Work to complete
The required output is a word-for-word copy of the lines from the line bearing "head = make_head(body, work)" through the line bearing "obj.matrix_world = world", inclusive, and no other lines.
§ §
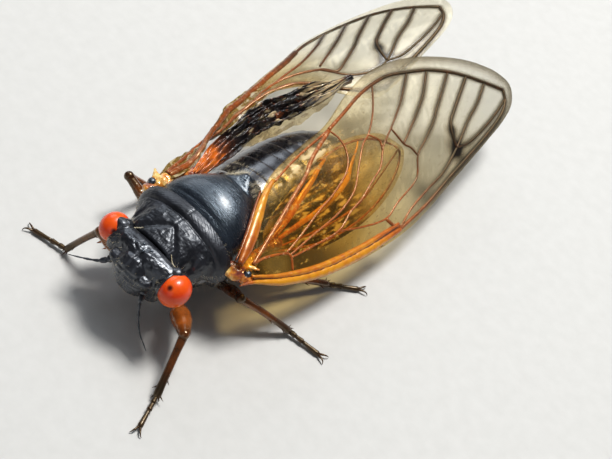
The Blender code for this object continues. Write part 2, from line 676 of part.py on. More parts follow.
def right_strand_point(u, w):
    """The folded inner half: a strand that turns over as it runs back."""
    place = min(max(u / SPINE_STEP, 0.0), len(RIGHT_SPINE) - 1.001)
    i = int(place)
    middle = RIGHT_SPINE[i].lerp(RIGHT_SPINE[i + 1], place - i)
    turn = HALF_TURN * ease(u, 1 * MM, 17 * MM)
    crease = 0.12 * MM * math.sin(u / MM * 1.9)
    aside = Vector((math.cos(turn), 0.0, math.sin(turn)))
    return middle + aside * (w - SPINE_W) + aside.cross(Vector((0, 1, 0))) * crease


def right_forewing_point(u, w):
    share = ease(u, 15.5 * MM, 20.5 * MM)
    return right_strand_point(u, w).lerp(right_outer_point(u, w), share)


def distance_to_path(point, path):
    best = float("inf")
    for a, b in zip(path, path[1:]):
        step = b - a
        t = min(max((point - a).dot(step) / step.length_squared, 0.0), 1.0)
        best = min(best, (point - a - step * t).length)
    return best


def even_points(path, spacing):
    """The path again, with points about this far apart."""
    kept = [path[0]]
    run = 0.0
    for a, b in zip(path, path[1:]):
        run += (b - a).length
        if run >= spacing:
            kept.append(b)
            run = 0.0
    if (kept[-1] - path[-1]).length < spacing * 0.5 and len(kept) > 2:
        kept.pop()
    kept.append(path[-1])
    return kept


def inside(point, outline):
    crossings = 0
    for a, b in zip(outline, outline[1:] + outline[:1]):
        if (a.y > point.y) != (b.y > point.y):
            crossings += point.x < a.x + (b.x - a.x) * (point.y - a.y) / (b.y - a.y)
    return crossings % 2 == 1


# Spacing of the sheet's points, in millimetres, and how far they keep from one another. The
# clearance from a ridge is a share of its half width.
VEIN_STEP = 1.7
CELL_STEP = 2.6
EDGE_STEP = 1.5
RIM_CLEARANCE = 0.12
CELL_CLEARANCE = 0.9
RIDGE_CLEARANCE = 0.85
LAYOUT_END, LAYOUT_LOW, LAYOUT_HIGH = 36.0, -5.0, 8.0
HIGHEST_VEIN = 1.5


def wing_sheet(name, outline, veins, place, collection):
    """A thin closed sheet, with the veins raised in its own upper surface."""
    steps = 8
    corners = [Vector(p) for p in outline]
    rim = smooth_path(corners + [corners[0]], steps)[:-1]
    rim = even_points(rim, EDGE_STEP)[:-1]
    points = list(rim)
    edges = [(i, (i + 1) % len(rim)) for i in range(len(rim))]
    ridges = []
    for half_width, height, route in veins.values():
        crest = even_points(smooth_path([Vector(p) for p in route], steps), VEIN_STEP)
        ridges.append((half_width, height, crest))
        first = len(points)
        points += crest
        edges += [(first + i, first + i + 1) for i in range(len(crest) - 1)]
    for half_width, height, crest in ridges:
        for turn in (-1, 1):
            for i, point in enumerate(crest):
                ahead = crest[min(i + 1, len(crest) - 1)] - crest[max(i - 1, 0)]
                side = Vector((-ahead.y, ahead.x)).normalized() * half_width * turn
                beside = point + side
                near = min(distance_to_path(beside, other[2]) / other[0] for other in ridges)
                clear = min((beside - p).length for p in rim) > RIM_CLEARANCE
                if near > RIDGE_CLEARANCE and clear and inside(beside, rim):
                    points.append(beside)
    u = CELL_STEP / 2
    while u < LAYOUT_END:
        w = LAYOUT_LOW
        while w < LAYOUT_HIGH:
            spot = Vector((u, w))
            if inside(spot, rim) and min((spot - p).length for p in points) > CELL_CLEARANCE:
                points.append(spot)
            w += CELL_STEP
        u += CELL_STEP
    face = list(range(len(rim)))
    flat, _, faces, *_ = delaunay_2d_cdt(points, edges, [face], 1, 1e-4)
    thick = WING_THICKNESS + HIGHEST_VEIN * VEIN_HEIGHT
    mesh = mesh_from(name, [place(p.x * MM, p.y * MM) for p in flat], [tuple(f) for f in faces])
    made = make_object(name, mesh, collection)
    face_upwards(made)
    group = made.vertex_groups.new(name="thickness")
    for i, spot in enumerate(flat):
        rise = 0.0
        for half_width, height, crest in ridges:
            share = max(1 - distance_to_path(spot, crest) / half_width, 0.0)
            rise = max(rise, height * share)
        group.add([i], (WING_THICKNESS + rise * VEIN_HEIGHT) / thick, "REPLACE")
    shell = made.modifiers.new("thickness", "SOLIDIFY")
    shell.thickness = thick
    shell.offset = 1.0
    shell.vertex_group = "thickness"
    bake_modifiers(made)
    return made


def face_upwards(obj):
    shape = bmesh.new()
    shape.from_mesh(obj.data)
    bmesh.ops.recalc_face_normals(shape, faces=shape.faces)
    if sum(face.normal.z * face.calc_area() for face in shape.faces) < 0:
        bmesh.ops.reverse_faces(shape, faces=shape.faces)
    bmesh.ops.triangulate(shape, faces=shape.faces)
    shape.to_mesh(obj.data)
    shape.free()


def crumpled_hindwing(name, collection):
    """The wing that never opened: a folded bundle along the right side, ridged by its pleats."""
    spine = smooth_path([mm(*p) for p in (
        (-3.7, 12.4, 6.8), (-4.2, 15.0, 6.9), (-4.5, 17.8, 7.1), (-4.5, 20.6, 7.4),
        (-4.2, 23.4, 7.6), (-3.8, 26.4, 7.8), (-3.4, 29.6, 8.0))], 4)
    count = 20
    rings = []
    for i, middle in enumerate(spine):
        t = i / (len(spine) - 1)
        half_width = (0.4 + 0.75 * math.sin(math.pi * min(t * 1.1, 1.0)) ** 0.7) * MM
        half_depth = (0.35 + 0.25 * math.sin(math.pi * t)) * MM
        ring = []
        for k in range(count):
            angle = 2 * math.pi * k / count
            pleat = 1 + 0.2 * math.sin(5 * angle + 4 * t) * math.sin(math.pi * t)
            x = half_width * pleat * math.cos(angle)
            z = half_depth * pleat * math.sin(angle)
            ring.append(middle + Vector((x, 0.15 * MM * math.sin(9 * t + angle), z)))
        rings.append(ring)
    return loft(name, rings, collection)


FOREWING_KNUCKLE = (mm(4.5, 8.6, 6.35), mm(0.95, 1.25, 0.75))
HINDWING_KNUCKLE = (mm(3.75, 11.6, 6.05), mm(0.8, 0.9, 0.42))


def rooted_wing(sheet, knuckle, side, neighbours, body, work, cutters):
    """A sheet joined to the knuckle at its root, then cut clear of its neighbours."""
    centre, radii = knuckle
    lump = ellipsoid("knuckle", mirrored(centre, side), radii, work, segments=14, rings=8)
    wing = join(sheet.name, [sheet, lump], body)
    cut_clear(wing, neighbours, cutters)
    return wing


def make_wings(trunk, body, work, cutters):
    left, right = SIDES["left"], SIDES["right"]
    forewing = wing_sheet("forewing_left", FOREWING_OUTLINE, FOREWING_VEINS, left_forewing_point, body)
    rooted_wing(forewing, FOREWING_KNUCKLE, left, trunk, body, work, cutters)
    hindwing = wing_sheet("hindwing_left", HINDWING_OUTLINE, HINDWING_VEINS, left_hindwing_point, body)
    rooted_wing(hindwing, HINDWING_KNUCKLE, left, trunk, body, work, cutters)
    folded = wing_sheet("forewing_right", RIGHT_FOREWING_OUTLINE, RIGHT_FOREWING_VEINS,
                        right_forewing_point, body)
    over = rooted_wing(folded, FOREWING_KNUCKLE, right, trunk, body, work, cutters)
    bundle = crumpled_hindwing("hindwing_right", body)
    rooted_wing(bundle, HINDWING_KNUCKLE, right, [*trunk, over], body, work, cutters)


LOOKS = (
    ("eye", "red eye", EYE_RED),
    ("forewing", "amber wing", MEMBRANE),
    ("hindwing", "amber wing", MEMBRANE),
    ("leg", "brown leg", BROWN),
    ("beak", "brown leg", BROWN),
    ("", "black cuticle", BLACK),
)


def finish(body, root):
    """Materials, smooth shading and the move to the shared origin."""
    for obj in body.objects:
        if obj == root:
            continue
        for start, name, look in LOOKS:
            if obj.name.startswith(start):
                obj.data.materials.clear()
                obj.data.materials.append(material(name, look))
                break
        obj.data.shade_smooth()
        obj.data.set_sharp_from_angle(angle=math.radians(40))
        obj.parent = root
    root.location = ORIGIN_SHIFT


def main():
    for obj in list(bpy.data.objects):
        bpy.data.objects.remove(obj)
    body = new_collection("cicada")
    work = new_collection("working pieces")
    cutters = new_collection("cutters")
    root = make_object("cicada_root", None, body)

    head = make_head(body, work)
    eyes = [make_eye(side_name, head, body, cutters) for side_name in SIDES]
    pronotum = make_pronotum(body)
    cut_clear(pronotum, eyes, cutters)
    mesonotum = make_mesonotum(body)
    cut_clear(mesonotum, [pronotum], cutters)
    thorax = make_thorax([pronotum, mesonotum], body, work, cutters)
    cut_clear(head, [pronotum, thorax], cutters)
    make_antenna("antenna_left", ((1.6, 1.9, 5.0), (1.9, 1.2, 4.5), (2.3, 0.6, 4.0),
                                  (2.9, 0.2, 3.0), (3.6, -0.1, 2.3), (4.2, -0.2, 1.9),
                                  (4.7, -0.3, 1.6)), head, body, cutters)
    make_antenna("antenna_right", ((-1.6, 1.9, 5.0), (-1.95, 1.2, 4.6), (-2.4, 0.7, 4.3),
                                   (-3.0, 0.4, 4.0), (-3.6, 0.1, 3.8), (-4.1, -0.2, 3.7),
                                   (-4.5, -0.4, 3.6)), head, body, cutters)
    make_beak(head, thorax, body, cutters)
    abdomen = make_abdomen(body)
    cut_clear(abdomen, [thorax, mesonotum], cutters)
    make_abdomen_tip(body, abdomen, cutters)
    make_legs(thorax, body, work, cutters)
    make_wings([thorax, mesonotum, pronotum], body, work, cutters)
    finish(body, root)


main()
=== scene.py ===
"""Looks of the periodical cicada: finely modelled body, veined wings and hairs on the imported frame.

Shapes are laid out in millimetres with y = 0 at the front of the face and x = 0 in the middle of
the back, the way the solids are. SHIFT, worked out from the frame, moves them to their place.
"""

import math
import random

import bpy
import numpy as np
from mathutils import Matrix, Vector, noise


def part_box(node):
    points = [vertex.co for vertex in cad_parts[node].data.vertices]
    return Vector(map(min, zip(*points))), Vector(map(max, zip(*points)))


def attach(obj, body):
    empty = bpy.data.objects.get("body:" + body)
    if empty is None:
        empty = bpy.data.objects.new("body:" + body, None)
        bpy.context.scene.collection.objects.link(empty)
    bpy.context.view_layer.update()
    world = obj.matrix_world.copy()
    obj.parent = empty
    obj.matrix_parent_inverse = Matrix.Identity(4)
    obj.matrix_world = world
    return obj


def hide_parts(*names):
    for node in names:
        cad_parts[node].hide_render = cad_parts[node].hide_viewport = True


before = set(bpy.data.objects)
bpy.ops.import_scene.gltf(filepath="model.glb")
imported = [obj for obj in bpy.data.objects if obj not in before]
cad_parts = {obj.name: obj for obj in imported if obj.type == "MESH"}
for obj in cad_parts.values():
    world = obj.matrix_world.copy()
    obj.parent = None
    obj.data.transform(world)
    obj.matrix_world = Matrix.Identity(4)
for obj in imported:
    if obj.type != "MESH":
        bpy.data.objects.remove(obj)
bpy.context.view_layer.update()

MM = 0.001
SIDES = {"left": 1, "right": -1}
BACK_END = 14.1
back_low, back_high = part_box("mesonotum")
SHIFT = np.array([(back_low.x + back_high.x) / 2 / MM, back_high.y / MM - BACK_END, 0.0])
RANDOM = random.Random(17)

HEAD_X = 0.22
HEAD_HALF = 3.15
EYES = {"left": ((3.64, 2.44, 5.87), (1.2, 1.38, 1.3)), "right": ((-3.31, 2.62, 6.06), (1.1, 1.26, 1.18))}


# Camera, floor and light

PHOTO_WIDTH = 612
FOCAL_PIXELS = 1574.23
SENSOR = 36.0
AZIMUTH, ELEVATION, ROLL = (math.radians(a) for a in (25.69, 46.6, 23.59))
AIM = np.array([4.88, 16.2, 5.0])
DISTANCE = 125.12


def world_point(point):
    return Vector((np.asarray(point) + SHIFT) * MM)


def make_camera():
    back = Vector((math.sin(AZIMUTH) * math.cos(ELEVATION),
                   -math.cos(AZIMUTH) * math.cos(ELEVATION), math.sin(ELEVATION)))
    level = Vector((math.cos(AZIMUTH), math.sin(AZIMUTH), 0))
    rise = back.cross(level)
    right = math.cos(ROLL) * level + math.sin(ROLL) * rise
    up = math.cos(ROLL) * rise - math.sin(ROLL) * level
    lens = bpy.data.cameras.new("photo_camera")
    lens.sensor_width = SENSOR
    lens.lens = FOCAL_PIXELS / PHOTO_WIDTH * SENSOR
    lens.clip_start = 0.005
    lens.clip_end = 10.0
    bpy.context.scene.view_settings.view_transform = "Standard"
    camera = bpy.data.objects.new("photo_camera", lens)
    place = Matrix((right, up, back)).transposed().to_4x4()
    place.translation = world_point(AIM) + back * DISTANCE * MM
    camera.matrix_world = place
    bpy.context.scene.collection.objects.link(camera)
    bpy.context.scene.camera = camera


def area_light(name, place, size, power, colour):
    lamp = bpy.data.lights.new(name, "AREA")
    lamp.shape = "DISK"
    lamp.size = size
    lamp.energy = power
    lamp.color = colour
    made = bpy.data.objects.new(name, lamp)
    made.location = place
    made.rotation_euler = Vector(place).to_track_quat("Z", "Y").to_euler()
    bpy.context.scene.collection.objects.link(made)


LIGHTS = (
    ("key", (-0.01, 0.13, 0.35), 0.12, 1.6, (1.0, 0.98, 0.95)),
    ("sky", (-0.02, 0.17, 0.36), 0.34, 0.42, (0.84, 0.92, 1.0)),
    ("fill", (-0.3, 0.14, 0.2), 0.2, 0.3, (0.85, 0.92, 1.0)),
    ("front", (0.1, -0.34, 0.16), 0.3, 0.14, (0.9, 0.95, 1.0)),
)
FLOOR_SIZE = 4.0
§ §
Written answer
    head = make_head(body, work)
    eyes = [make_eye(side_name, head, body, cutters) for side_name in SIDES]
    pronotum = make_pronotum(body)
    cut_clear(pronotum, eyes, cutters)
    mesonotum = make_mesonotum(body)
    cut_clear(mesonotum, [pronotum], cutters)
    thorax = make_thorax([pronotum, mesonotum], body, work, cutters)
    cut_clear(head, [pronotum, thorax], cutters)
    make_antenna("antenna_left", ((1.6, 1.9, 5.0), (1.9, 1.2, 4.5), (2.3, 0.6, 4.0),
                                  (2.9, 0.2, 3.0), (3.6, -0.1, 2.3), (4.2, -0.2, 1.9),
                                  (4.7, -0.3, 1.6)), head, body, cutters)
    make_antenna("antenna_right", ((-1.6, 1.9, 5.0), (-1.95, 1.2, 4.6), (-2.4, 0.7, 4.3),
                                   (-3.0, 0.4, 4.0), (-3.6, 0.1, 3.8), (-4.1, -0.2, 3.7),
                                   (-4.5, -0.4, 3.6)), head, body, cutters)
    make_beak(head, thorax, body, cutters)
    abdomen = make_abdomen(body)
    cut_clear(abdomen, [thorax, mesonotum], cutters)
    make_abdomen_tip(body, abdomen, cutters)
    make_legs(thorax, body, work, cutters)
    make_wings([thorax, mesonotum, pronotum], body, work, cutters)
    finish(body, root)


main()
=== scene.py ===
"""Looks of the periodical cicada: finely modelled body, veined wings and hairs on the imported frame.

Shapes are laid out in millimetres with y = 0 at the front of the face and x = 0 in the middle of
the back, the way the solids are. SHIFT, worked out from the frame, moves them to their place.
"""

import math
import random

import bpy
import numpy as np
from mathutils import Matrix, Vector, noise


def part_box(node):
    points = [vertex.co for vertex in cad_parts[node].data.vertices]
    return Vector(map(min, zip(*points))), Vector(map(max, zip(*points)))


def attach(obj, body):
    empty = bpy.data.objects.get("body:" + body)
    if empty is None:
        empty = bpy.data.objects.new("body:" + body, None)
        bpy.context.scene.collection.objects.link(empty)
    bpy.context.view_layer.update()
    world = obj.matrix_world.copy()
    obj.parent = empty
    obj.matrix_parent_inverse = Matrix.Identity(4)
    obj.matrix_world = world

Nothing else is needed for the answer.